From the author of Fallow, winner of the Betty Trask Prize 2017
She’s remembering curtains closed against whatever might harm them and all the knick-knacks: the porcelain fairy, the chain of rubber dolphins, CDs piled a metre high. This was what home meant.
It’s the summer before high school and Chloe’s been sent to her grandparents because her mother can’t cope. At first, all Chloe wants is to go home, but when she falls in with a feral gang of local boys, life takes a darker turn. By the time summer ends, Chloe will have learned where the greater danger lies.
‘With skill and precision, Shand has expressed the sad truth that coming of age is not just about discovering who you are, but also about scything down the person you used to be, happy memories and all.’

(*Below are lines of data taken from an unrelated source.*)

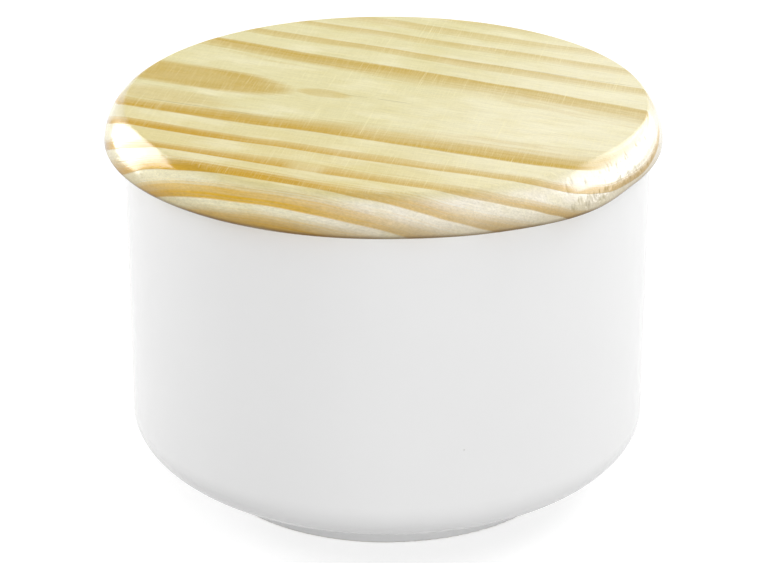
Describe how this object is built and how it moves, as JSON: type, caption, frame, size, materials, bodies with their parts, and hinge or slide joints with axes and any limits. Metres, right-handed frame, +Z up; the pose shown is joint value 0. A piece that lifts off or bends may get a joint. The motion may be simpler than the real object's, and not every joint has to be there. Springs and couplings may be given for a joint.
{
  "type": "salt box with hinged lid",
  "caption": "Round glazed ceramic kitchen pot with a soft lower corner and a foot ring, closed by a bevelled pine lid on a steel hinge hidden at the back.",
  "frame": {"origin": "centre of the foot ring, on the plane that the pot stands on", "axes": "+Z up through the middle of the pot, -Y to the front, +Y to the hinge, hinge axis along X"},
  "size_m": [0.13, 0.1358, 0.0942],
  "materials": {
    "white_glaze": "gloss",
    "varnished_pine": "gloss",
    "plain_pine": "satin",
    "clear_silicone": "satin",
    "stainless_steel": "satin",
    "nylon": "matte"
  },
  "bodies": {
    "pot": {"pot": "white_glaze"},
    "lid": {"lid_board": "varnished_pine", "inner_disc": "plain_pine", "seal_ring": "clear_silicone", "hinge_bracket": "stainless_steel", "bracket_screws": "stainless_steel", "disc_screws": "stainless_steel", "hinge_pin": "stainless_steel", "hinge_washers": "nylon"}
  },
  "joints": [
    {"name": "lid_hinge", "type": "hinge", "parent": "pot", "child": "lid", "pos_m": [0, 0.0665, 0.0801], "axis": [-1, 0, 0], "range_deg": [0, 105]}
  ]
}
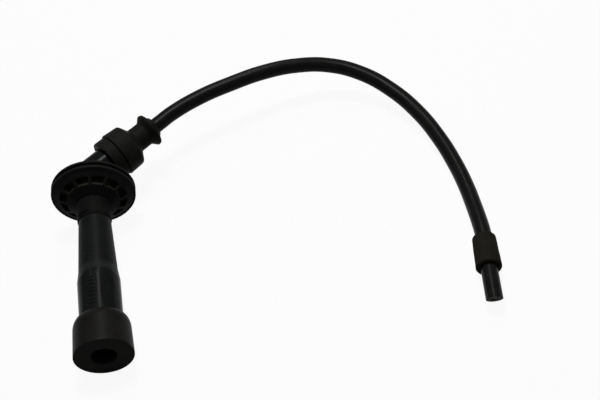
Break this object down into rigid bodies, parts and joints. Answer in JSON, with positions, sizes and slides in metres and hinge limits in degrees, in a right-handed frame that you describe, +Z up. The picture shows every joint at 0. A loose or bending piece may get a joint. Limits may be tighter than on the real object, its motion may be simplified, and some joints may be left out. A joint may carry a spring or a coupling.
{
  "type": "spark plug wire",
  "caption": "Angled spark plug cap with a rubber well cover and cable boot on a short ignition cable with a rubber sleeve near its cut end.",
  "frame": {"origin": "on the floor under the middle of the cap's bounding box, without the cable, its core and the coil sleeve", "axes": "+Z is up from the floor that the part lies on; -Y is the way the plug's mouth points, seen from above; +X is the side that the cable leaves towards"},
  "size_m": [0.1829, 0.1527, 0.0367],
  "materials": {
    "cap_moulding": "black moulding with a soft gloss",
    "cover_rubber": "matt black rubber",
    "seal_rubber": "satin black rubber",
    "boot_rubber": "satin black rubber",
    "cable_jacket": "smooth black cable jacket with a soft sheen",
    "sleeve_rubber": "dull black rubber, faintly brown",
    "contact_brass": "turned brass",
    "spring_steel": "bright drawn steel",
    "resistor_ceramic": "unglazed ceramic",
    "core_carbon": "dull carbon-filled core"
  },
  "bodies": {
    "root": {"cap_body": "cap_moulding", "well_cover": "cover_rubber", "mouth_seal": "seal_rubber", "cable_boot": "boot_rubber", "plug_contact": "contact_brass", "plug_clip": "spring_steel", "resistor_rod": "resistor_ceramic", "resistor_cap_lower": "spring_steel", "resistor_cap_upper": "spring_steel", "contact_spring": "spring_steel", "outlet_bush": "contact_brass", "cable_screw": "contact_brass", "cable_jacket": "cable_jacket", "cable_core": "core_carbon", "coil_sleeve": "sleeve_rubber"}
  },
  "joints": []
}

‘Compelling, unsettling, and at times devastating. Daniel Shand writes about the cruelty and vulnerability of children on the cusp of adolescence with redemptive insight.’
‘Poetically thoughtful, careful, somehow both harrowing and gentle, heartbreaking and heartwarming. His characters are so beautifully human, perfect in their imperfection.’
‘Compelling... With Crocodile Daniel Shand has cemented his position as one of Scotland’s finest and original literary voices.’
-Scots Whay Hae
‘The more I read the more I respected - and more importantly, enjoyed - how the writing style mirrored the sometimes illogical, unreliable nature of thought, exploring the coping mechanisms used by children grappling with the loss of childhood.’
‘A heart-breaking account of the dangerous and devastating world that vulnerable children are often thrown into... The characters are painfully and purposefully full of hidden depth and secrets, and you’ll find your heart aching for each one of them.’
‘Poetic, unsettling and provoking, Shand’s writing encompasses not only Chloe’s psyche, but her coping mechanisms, her fears and her dreams.’
‘Carefully and intelligently, Shand uncovers the damage suffered by Angie and the effects that damage has had on Chloe despite her mother’s fierce but misguided efforts to protect her. It’s a quietly powerful novel, perceptive and compassionate.’